Nell’infografica i motivi per cui le vittime di violenza di genere hanno deciso di non chiedere aiuto.

Fonte: infografica survey Fondazione Libellula

Come accade per gli adulti, sono le persone di sesso femminile a parlare più spesso delle esperienze vissute, ma anche quelle che, al contempo, non hanno ben chiaro cosa fare in caso di molestia/violenza. Gli amici sono le persone di riferimento a cui appoggiarsi per parlare di quanto subito, mentre la famiglia, le persone adulti e gli enti preposti sono risorse di secondo piano.
I ragazzi tendono invece ad affrontare la questione in autonomia, forse spinti dagli stereotipi di genere che ritengono che un uomo, anche giovane, non possa lamentarsi di essere vittima di violenza, spingendo quindi a non denunciare.

Le ragioni potrebbero risiedere in quella sorta di “reticenza alla vulnerabilità” imposta dai pattern del maschilismo tossico di cui, come sappiamo, spesso le vittime sono gli uomini stessi.

I luoghi della violenza

Dove è più facile, per i teenagers, diventare vittime di violenza di genere?

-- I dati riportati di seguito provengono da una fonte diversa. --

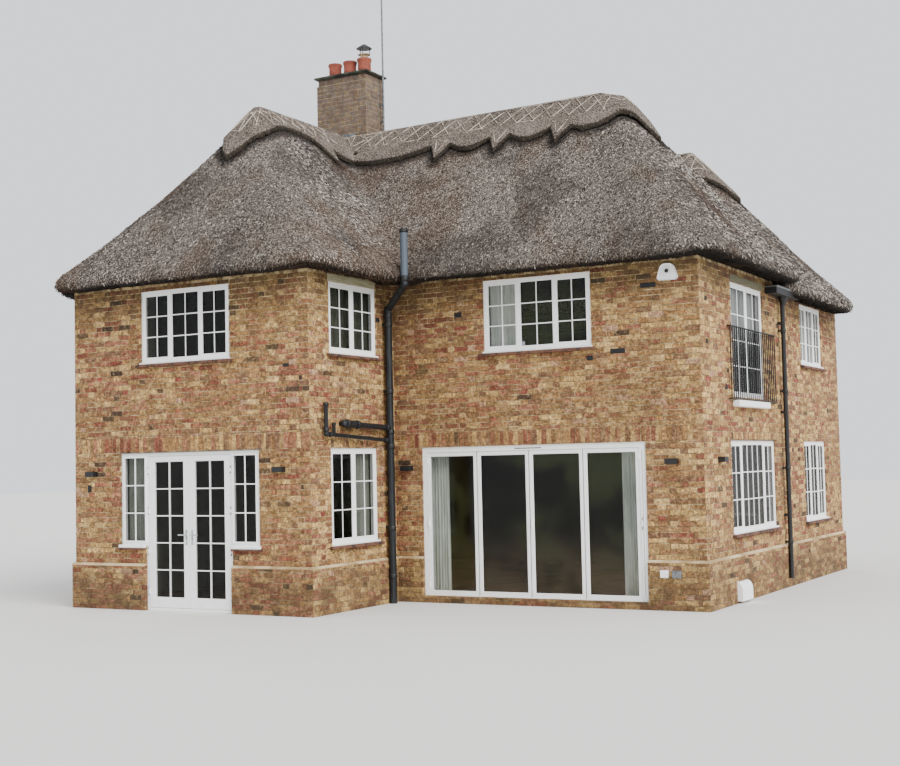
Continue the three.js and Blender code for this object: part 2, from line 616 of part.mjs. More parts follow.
function frenchFrame() {
  const front = FACE;
  const back = FACE + FRAME_DEPTH;
  const bars = [
    block(FRENCH_LEFT, FRENCH_RIGHT, front, back, FRENCH_TOP - FRENCH_FRAME, FRENCH_TOP),
    block(FRENCH_LEFT, FRENCH_LEFT + FRENCH_FRAME, front, back, SIDELIGHT_SILL, FRENCH_TOP),
    block(FRENCH_RIGHT - FRENCH_FRAME, FRENCH_RIGHT, front, back, SIDELIGHT_SILL, FRENCH_TOP),
    block(FRENCH_LEFT, DOOR_LEFT + 10, front, back, SIDELIGHT_SILL, SIDELIGHT_SILL + FRENCH_FRAME),
    block(DOOR_RIGHT - 10, FRENCH_RIGHT, front, back, SIDELIGHT_SILL, SIDELIGHT_SILL + FRENCH_FRAME),
    block(DOOR_LEFT, DOOR_LEFT + FRENCH_FRAME, front, back, GROUND, FRENCH_TOP),
    block(DOOR_RIGHT - FRENCH_FRAME, DOOR_RIGHT, front, back, GROUND, FRENCH_TOP),
    block(DOOR_LEFT, DOOR_RIGHT, front, back, GROUND, GROUND + THRESHOLD),
  ];
  const stopNear = front + LEAF_THICK + SWING_GAP;
  const stop = 14;
  const stopTop = FRENCH_TOP - 10;
  bars.push(block(DOOR_LEFT + 10, DOOR_LEFT + FRENCH_FRAME + stop, stopNear, back, GROUND, stopTop));
  bars.push(block(DOOR_RIGHT - FRENCH_FRAME - stop, DOOR_RIGHT - 10, stopNear, back, GROUND, stopTop));
  const stopLow = FRENCH_TOP - FRENCH_FRAME - stop;
  bars.push(block(DOOR_LEFT + 10, DOOR_RIGHT - 10, stopNear, back, stopLow, stopTop));
  [-1, 1].forEach((side) => {
    HINGE_LEVELS.forEach((z) => bars.push(knuckle(side, z - KNUCKLE_LENGTH - SEAT, true)));
  });
  piece('french_door_frame', joined(bars), WHITE);
  const gap = FRENCH_FRAME + SEAT;
  const near = front + BAR_DEPTH / 2;
  const lite = (x0, x1) => block(x0, x1, near, near + GLASS, SIDELIGHT_SILL + gap, FRENCH_TOP - gap);
  piece('sidelight_glass_left', lite(FRENCH_LEFT + gap, DOOR_LEFT - SEAT), GLAZING);
  piece('sidelight_glass_right', lite(DOOR_RIGHT + SEAT, FRENCH_RIGHT - gap), GLAZING);
}

// Hinge axes stand just in front of the frame, at the gap between leaf and jamb
const AXIS_Y = FACE - KNUCKLE_RADIUS;
const axisX = (side) => (side < 0 ? LEAF_SPACE.x0 + SWING_GAP / 2 : LEAF_SPACE.x1 - SWING_GAP / 2);

// A hinge knuckle and its flap, on the frame's side or on the leaf's
function knuckle(side, z, onFrame) {
  const x = axisX(side);
  const reach = (onFrame ? 1 : -1) * side * 30;
  const barrel = upright(x, AXIS_Y, z, z + KNUCKLE_LENGTH, KNUCKLE_RADIUS, 12);
  const flap = block(Math.min(x, x + reach), Math.max(x, x + reach), FACE - 4, FACE, z, z + KNUCKLE_LENGTH);
  const root = reach > 0 ? [x + 12, x + reach] : [x + reach, x - 12];
  return joined([barrel, flap, block(root[0], root[1], FACE - 4, FACE + 3, z, z + KNUCKLE_LENGTH)]);
}

// One leaf, hinged on the left for side -1 and on the right for side 1
function frenchLeaf(side) {
  const name = side < 0 ? 'french_door_left' : 'french_door_right';
  const middle = (LEAF_SPACE.x0 + LEAF_SPACE.x1) / 2;
  const x0 = side < 0 ? LEAF_SPACE.x0 + SWING_GAP : middle + SWING_GAP / 2;
  const x1 = side < 0 ? middle - SWING_GAP / 2 : LEAF_SPACE.x1 - SWING_GAP;
  const z0 = LEAF_SPACE.z0 + SWING_GAP;
  const z1 = LEAF_SPACE.z1 - SWING_GAP;
  const panel = block(x0, x1, FACE, FACE + LEAF_THICK, z0, z1)
    .subtract(block(x0 + LEAF_STILE, x1 - LEAF_STILE, FACE - 50, FACE + 100,
      z0 + LEAF_KICK, z1 - LEAF_RAIL));
  const knuckles = HINGE_LEVELS.map((z) => knuckle(side, z, false));
  piece(name, joined([panel, ...knuckles]), WHITE);
  const gap = LEAF_STILE + SEAT;
  const near = FACE + (LEAF_THICK - GLASS) / 2;
  const light = block(x0 + gap, x1 - gap, near, near + GLASS, z0 + LEAF_KICK + SEAT, z1 - LEAF_RAIL - SEAT);
  piece(`${name}_glass`, light, GLAZING);
}

// The folding door's outer frame, and its four leaves as one grid before one sheet of glass
function foldingDoor() {
  const g = SEAT;
  const x0 = FOLD_LEFT + FOLD_JAMB;
  const x1 = FOLD_RIGHT - FOLD_JAMB_RIGHT;
  const z0 = FOLD_SILL;
  const z1 = FOLD_TOP - FOLD_HEAD;
  const frame = inWall('front', FOLD_LEFT, FOLD_RIGHT, RECESS, RECESS + FOLD_DEPTH, 0, FOLD_TOP);
  piece('folding_door_frame', frame.subtract(inWall('front', x0, x1, 0, WALL, z0, z1)), WHITE);

  const face = RECESS + FOLD_SET_BACK;
  const back = face + FOLD_LEAF;
  const paneAt = face + FOLD_REBATE;
  const low = z0 + FOLD_STILE;
  const high = z1 - FOLD_STILE;
  const width = (x1 - x0) / FOLD_LEAVES;
  const cuts = [inWall('front', x0 + FOLD_STILE, x1 - FOLD_STILE, paneAt, WALL, low, high)];
  for (let i = 0; i < FOLD_LEAVES; i += 1) {
    const from = x0 + i * width;
    cuts.push(inWall('front', from + FOLD_STILE, from + width - FOLD_STILE, 0, paneAt, low, high));
  }
  const leaves = inWall('front', x0 + g, x1 - g, face, back, z0 + g, z1 - g);
  piece('folding_door_leaves', without(leaves, cuts), WHITE);
  piece('folding_door_glass', inWall('front', x0 + FOLD_STILE + g, x1 - FOLD_STILE - g, paneAt + g,
    paneAt + g + GLASS, low + g, high - g), GLAZING);
}

// A straight pipe between two points, and the ball of an elbow
function run(from, to, radius, sides = 10) {
  const a = new THREE.Vector3(...from);
  const b = new THREE.Vector3(...to);
  const geometry = new THREE.CylinderGeometry(radius, radius, a.distanceTo(b), sides);
  geometry.applyQuaternion(new THREE.Quaternion().setFromUnitVectors(
    new THREE.Vector3(0, 1, 0), b.clone().sub(a).normalize()));
  geometry.translate((a.x + b.x) / 2, (a.y + b.y) / 2, (a.z + b.z) / 2);
  return solidOf(geometry);
}

function elbow([x, y, z], radius) {
  const geometry = new THREE.SphereGeometry(radius, 10, 7);
  geometry.translate(x, y, z);
  return solidOf(geometry);
}

function pipes() {
  const { x, y, radius, bend } = SOIL_PIPE;
  const lower = [x, y, bend];
  const upper = [VENT_PIPE.x, VENT_PIPE.y, VENT_PIPE.foot];
  const main = joined([
    upright(x, y, GROUND, bend, radius, 12),
    upright(VENT_PIPE.x, VENT_PIPE.y, VENT_PIPE.foot, VENT_PIPE.top, radius, 12),
    elbow(lower, radius + 6),
    elbow(upper, radius + 6),
    run(lower, upper, radius - 4, 12),
  ]);
  const wallX = WING_RIGHT + 75;
  const bathEnd = [wallX, -1480, 2530];
  const sinkEnd = [wallX, -1930, 2380];
  const branches = [
    run([WING_RIGHT + SEAT, -1480, 2530], [wallX + 5, -1480, 2530], 34, 8),
    elbow(bathEnd, 56),
    run(bathEnd, [wallX, -1150, 2516], 54, 10),
    run(bathEnd, [x, y, 2480], 40, 10),
    run([wallX, -1930, 2800], sinkEnd, 30, 8),
    run([wallX, -1740, 2530], [wallX, -1740, 2370], 25, 8),
    elbow(sinkEnd, 38),
    run(sinkEnd, [x, y, 2290], 28, 8),
  ];
  const clips = [1000, 3000, 4000].map((z) => block(WING_RIGHT + SEAT, x, y - 20, y + 20, z, z + 40));
  piece('soil_pipe', joined([main, ...branches, ...clips]), LEAD_GREY);

  const d = DOWNPIPE;
  const hopper = joined([
    upright((HOPPER.out + SEAT) / 2, d.y, d.top, HOPPER.bottom + 5, d.radius, 8, HOPPER.out / 2 - 2),
    block(SEAT, HOPPER.out, HOPPER.from, HOPPER.to, HOPPER.bottom, HOPPER.top),
  ]);
  const lugs = [1000, 2600, 4000].map((z) => block(SEAT, d.x, d.y - 40, d.y + 40, z, z + 40));
  piece('downpipe', joined([hopper, upright(d.x, d.y, d.foot, d.top + 60, d.radius, 10), ...lugs]), BLACK);
}

walls();
floors();
roof();
chimney();
windows();
railing();
frenchFrame();
frenchLeaf(-1);
frenchLeaf(1);
foldingDoor();
pipes();

// Origin at the middle of the base
house.position.set(-(HOUSE_LEFT / 2), -((WING_FRONT + HOUSE_BACK) / 2), -GROUND);

export default house;
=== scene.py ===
"""Thatched cottage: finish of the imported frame, in metres, +X along the garden front and +Y to the back."""
import math

import bmesh
import bpy
import numpy as np
from mathutils import Matrix, Vector, noise
from mathutils.bvhtree import BVHTree


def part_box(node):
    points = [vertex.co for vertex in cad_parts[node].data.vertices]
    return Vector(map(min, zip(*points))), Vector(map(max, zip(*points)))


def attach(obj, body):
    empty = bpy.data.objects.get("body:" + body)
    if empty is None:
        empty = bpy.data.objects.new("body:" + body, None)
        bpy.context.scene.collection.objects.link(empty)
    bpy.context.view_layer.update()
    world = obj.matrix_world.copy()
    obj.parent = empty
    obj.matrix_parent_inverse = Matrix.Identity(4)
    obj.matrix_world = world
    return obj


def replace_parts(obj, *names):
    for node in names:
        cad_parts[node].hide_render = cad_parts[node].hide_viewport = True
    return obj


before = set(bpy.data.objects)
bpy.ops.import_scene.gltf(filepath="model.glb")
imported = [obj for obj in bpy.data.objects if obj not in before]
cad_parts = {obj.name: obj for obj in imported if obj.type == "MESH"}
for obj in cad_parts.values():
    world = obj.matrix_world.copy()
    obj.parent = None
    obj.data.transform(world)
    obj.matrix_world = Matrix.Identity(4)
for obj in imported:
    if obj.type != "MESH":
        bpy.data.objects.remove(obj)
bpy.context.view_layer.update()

# Photograph and its camera
FOCAL_PX = 1384.25
IMAGE_WIDTH = 900
SENSOR = 36.0
CAMERA_AT = (10.6456, -20.3712, 2.0456)
YAW = math.radians(29.2074)
PITCH = math.radians(3.2947)
ROLL = math.radians(1.2657)

# The house frame: front right corner of the walls, at the level of the folding door's bottom
HOUSE = Vector((4.570, -2.6125, 0.100))
HOUSE_LEFT = -9.140
WING_RIGHT = -4.820
WING_FRONT = -2.215
RANGE_SPLIT = 3.770
HOUSE_BACK = 7.440
GROUND = -0.100
WALL_TOP = 4.660
PLINTH_TOP = 0.546
PLINTH_OUT = 0.040
BOTH_ENDS = (PLINTH_OUT, PLINTH_OUT)

# Each wall: a point of its face, the direction along it and the direction out of it
WALLS = {
    "wing_front": ((0, WING_FRONT, 0), (1, 0, 0), (0, -1, 0)),
    "front": ((0, 0, 0), (1, 0, 0), (0, -1, 0)),
    "north": ((0, HOUSE_BACK, 0), (1, 0, 0), (0, 1, 0)),
    "wing_side": ((WING_RIGHT, 0, 0), (0, 1, 0), (1, 0, 0)),
    "east": ((0, 0, 0), (0, 1, 0), (1, 0, 0)),
    "west": ((HOUSE_LEFT, 0, 0), (0, 1, 0), (-1, 0, 0)),
}

# Brick sizes
STRETCHER = 0.215
HEADER = 0.1025
CLOSER = 0.0465
JOINT = 0.010
COURSE = 0.075
BRICK_PROUD = 0.0045
BRICK_DEPTH = 0.048
CORNER_SHY = 0.003
LEAST_BRICK = 0.020
UNEVEN = 0.0015

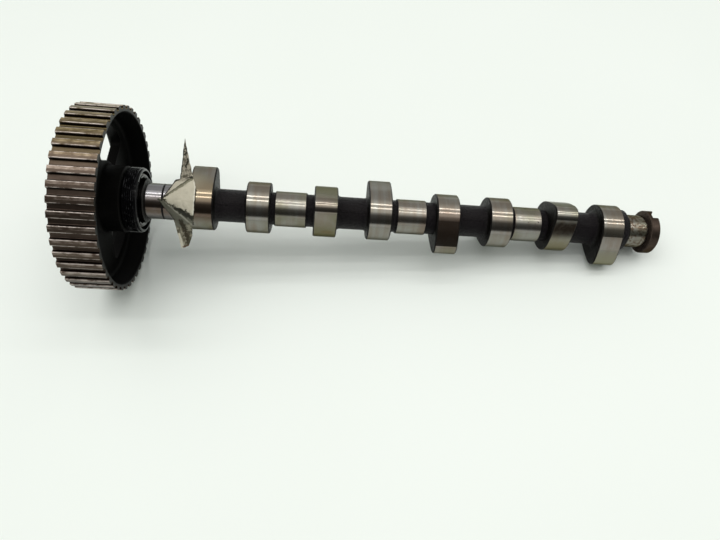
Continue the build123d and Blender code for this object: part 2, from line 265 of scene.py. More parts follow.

Nel 78% dei casi gli episodi di violenza si subiscono per strada, con una differenza eloquente tra ragazze (83%) e ragazzi (70%), nel 63% invece sui mezzi pubblici (anche in questo in percentuali sbilanciate tra ragazze e ragazzi – 74 contro 48%), nel 46% nei locali di ritrovo e nel 31% a scuola, dove le percentuali si ribaltano: gli istituti scolastici sono infatti ritenuti luoghi più a rischio per i ragazzi (42%) che per le ragazze (18%).

Il 66% ha parlato con qualcuno di violenza di genere, molto spesso con amici o amiche, ma anche con insegnanti e famiglia; ma, seppur rappresentando una minoranza esigua, c’è anche un 6% degli intervistati che non ritiene utile parlare di violenza di genere in nessun luogo.